Exercise instructions
Output the data that follows exactly, line for line.

Supplied material

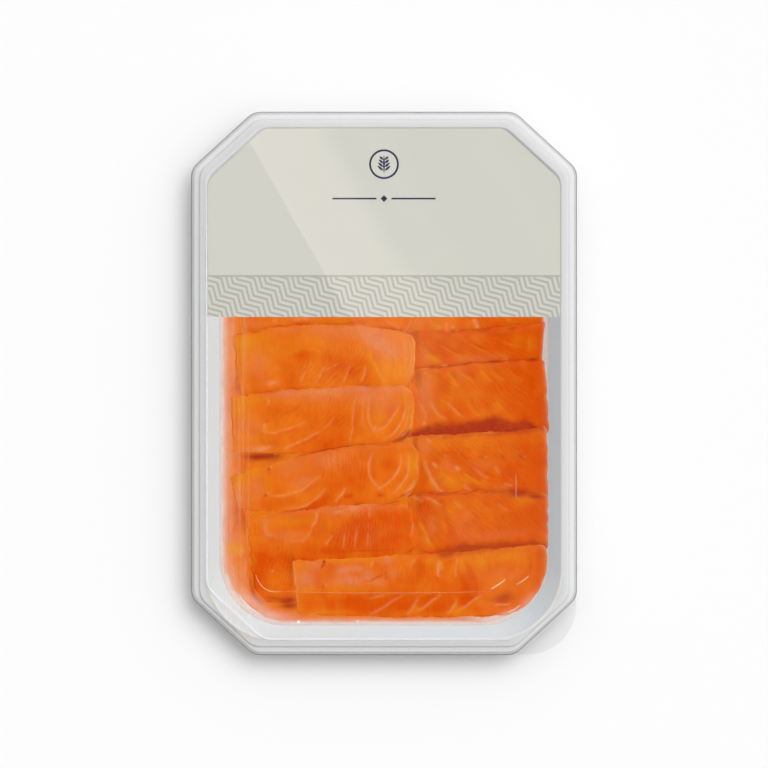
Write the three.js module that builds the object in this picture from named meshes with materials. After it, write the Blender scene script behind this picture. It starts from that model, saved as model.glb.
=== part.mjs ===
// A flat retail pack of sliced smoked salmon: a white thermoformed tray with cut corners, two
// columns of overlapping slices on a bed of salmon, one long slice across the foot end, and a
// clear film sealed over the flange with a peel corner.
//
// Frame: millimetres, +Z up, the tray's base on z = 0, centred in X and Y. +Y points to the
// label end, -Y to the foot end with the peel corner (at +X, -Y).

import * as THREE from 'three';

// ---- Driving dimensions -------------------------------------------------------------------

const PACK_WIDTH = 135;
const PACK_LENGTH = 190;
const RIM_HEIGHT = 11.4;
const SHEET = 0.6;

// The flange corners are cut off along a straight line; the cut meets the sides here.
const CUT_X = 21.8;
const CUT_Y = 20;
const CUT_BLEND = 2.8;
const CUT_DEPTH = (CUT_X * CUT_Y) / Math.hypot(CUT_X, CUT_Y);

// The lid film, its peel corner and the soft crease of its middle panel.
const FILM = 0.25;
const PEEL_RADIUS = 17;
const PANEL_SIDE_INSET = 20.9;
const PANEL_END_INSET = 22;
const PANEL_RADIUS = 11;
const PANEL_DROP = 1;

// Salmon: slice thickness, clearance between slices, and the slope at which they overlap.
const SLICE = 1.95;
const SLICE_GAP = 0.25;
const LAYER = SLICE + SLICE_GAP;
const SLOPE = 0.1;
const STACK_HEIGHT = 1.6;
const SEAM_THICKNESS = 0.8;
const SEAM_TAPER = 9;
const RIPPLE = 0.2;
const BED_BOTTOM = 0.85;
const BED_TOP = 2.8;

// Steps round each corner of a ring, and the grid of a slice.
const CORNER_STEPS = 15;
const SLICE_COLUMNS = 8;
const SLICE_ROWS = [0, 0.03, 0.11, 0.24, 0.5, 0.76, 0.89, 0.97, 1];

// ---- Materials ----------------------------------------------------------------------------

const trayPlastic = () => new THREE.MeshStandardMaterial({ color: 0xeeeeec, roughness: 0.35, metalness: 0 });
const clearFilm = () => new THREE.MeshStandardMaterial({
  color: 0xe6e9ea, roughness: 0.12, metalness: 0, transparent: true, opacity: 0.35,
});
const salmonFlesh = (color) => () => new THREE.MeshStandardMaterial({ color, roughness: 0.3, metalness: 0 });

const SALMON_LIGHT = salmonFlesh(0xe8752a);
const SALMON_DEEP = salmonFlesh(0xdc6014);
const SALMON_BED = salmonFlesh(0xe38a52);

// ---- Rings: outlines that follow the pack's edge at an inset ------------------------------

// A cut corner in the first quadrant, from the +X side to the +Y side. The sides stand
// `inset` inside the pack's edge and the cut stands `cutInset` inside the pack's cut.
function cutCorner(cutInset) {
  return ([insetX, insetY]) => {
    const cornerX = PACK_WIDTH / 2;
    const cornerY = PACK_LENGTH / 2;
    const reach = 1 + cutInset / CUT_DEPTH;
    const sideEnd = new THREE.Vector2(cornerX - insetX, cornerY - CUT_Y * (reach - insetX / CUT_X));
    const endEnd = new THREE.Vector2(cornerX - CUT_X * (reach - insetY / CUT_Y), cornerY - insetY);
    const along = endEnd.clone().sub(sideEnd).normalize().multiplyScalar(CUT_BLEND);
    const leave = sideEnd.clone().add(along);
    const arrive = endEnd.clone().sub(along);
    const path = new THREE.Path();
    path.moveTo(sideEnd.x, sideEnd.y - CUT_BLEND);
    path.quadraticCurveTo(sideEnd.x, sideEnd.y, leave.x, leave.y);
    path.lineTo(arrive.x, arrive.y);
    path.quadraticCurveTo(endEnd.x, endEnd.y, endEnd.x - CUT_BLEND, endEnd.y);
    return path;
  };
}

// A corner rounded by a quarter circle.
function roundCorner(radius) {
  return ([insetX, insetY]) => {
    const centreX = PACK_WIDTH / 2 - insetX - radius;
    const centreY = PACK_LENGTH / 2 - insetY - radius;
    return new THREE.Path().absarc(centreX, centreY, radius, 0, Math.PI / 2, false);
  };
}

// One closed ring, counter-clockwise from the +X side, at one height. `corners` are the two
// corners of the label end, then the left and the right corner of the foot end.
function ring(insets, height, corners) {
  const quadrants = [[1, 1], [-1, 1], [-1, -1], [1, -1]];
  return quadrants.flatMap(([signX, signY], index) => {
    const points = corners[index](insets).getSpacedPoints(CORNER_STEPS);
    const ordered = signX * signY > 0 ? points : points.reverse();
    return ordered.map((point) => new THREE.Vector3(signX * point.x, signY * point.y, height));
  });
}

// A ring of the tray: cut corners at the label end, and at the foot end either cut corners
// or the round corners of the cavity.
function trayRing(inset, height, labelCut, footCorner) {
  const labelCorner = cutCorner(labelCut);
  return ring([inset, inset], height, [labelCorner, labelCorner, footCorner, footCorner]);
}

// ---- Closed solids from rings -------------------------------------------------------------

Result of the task
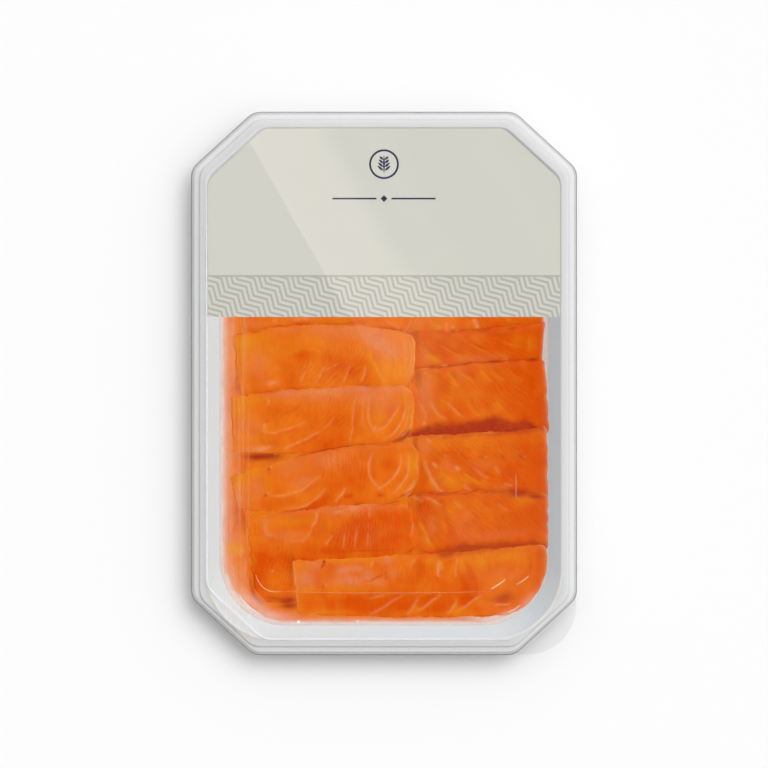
Write the three.js module that builds the object in this picture from named meshes with materials. After it, write the Blender scene script behind this picture. It starts from that model, saved as model.glb.
=== part.mjs ===
// A flat retail pack of sliced smoked salmon: a white thermoformed tray with cut corners, two
// columns of overlapping slices on a bed of salmon, one long slice across the foot end, and a
// clear film sealed over the flange with a peel corner.
//
// Frame: millimetres, +Z up, the tray's base on z = 0, centred in X and Y. +Y points to the
// label end, -Y to the foot end with the peel corner (at +X, -Y).

import * as THREE from 'three';

// ---- Driving dimensions -------------------------------------------------------------------

const PACK_WIDTH = 135;
const PACK_LENGTH = 190;
const RIM_HEIGHT = 11.4;
const SHEET = 0.6;

// The flange corners are cut off along a straight line; the cut meets the sides here.
const CUT_X = 21.8;
const CUT_Y = 20;
const CUT_BLEND = 2.8;
const CUT_DEPTH = (CUT_X * CUT_Y) / Math.hypot(CUT_X, CUT_Y);

// The lid film, its peel corner and the soft crease of its middle panel.
const FILM = 0.25;
const PEEL_RADIUS = 17;
const PANEL_SIDE_INSET = 20.9;
const PANEL_END_INSET = 22;
const PANEL_RADIUS = 11;
const PANEL_DROP = 1;

// Salmon: slice thickness, clearance between slices, and the slope at which they overlap.
const SLICE = 1.95;
const SLICE_GAP = 0.25;
const LAYER = SLICE + SLICE_GAP;
const SLOPE = 0.1;
const STACK_HEIGHT = 1.6;
const SEAM_THICKNESS = 0.8;
const SEAM_TAPER = 9;
const RIPPLE = 0.2;
const BED_BOTTOM = 0.85;
const BED_TOP = 2.8;

// Steps round each corner of a ring, and the grid of a slice.
const CORNER_STEPS = 15;
const SLICE_COLUMNS = 8;
const SLICE_ROWS = [0, 0.03, 0.11, 0.24, 0.5, 0.76, 0.89, 0.97, 1];

// ---- Materials ----------------------------------------------------------------------------

const trayPlastic = () => new THREE.MeshStandardMaterial({ color: 0xeeeeec, roughness: 0.35, metalness: 0 });
const clearFilm = () => new THREE.MeshStandardMaterial({
  color: 0xe6e9ea, roughness: 0.12, metalness: 0, transparent: true, opacity: 0.35,
});
const salmonFlesh = (color) => () => new THREE.MeshStandardMaterial({ color, roughness: 0.3, metalness: 0 });

const SALMON_LIGHT = salmonFlesh(0xe8752a);
const SALMON_DEEP = salmonFlesh(0xdc6014);
const SALMON_BED = salmonFlesh(0xe38a52);

// ---- Rings: outlines that follow the pack's edge at an inset ------------------------------

// A cut corner in the first quadrant, from the +X side to the +Y side. The sides stand
// `inset` inside the pack's edge and the cut stands `cutInset` inside the pack's cut.
function cutCorner(cutInset) {
  return ([insetX, insetY]) => {
    const cornerX = PACK_WIDTH / 2;
    const cornerY = PACK_LENGTH / 2;
    const reach = 1 + cutInset / CUT_DEPTH;
    const sideEnd = new THREE.Vector2(cornerX - insetX, cornerY - CUT_Y * (reach - insetX / CUT_X));
    const endEnd = new THREE.Vector2(cornerX - CUT_X * (reach - insetY / CUT_Y), cornerY - insetY);
    const along = endEnd.clone().sub(sideEnd).normalize().multiplyScalar(CUT_BLEND);
    const leave = sideEnd.clone().add(along);
    const arrive = endEnd.clone().sub(along);
    const path = new THREE.Path();
    path.moveTo(sideEnd.x, sideEnd.y - CUT_BLEND);
    path.quadraticCurveTo(sideEnd.x, sideEnd.y, leave.x, leave.y);
    path.lineTo(arrive.x, arrive.y);
    path.quadraticCurveTo(endEnd.x, endEnd.y, endEnd.x - CUT_BLEND, endEnd.y);
    return path;
  };
}

// A corner rounded by a quarter circle.
function roundCorner(radius) {
  return ([insetX, insetY]) => {
    const centreX = PACK_WIDTH / 2 - insetX - radius;
    const centreY = PACK_LENGTH / 2 - insetY - radius;
    return new THREE.Path().absarc(centreX, centreY, radius, 0, Math.PI / 2, false);
  };
}

// One closed ring, counter-clockwise from the +X side, at one height. `corners` are the two
// corners of the label end, then the left and the right corner of the foot end.
function ring(insets, height, corners) {
  const quadrants = [[1, 1], [-1, 1], [-1, -1], [1, -1]];
  return quadrants.flatMap(([signX, signY], index) => {
    const points = corners[index](insets).getSpacedPoints(CORNER_STEPS);
    const ordered = signX * signY > 0 ? points : points.reverse();
    return ordered.map((point) => new THREE.Vector3(signX * point.x, signY * point.y, height));
  });
}

// A ring of the tray: cut corners at the label end, and at the foot end either cut corners
// or the round corners of the cavity.
function trayRing(inset, height, labelCut, footCorner) {
  const labelCorner = cutCorner(labelCut);
  return ring([inset, inset], height, [labelCorner, labelCorner, footCorner, footCorner]);
}

// ---- Closed solids from rings -------------------------------------------------------------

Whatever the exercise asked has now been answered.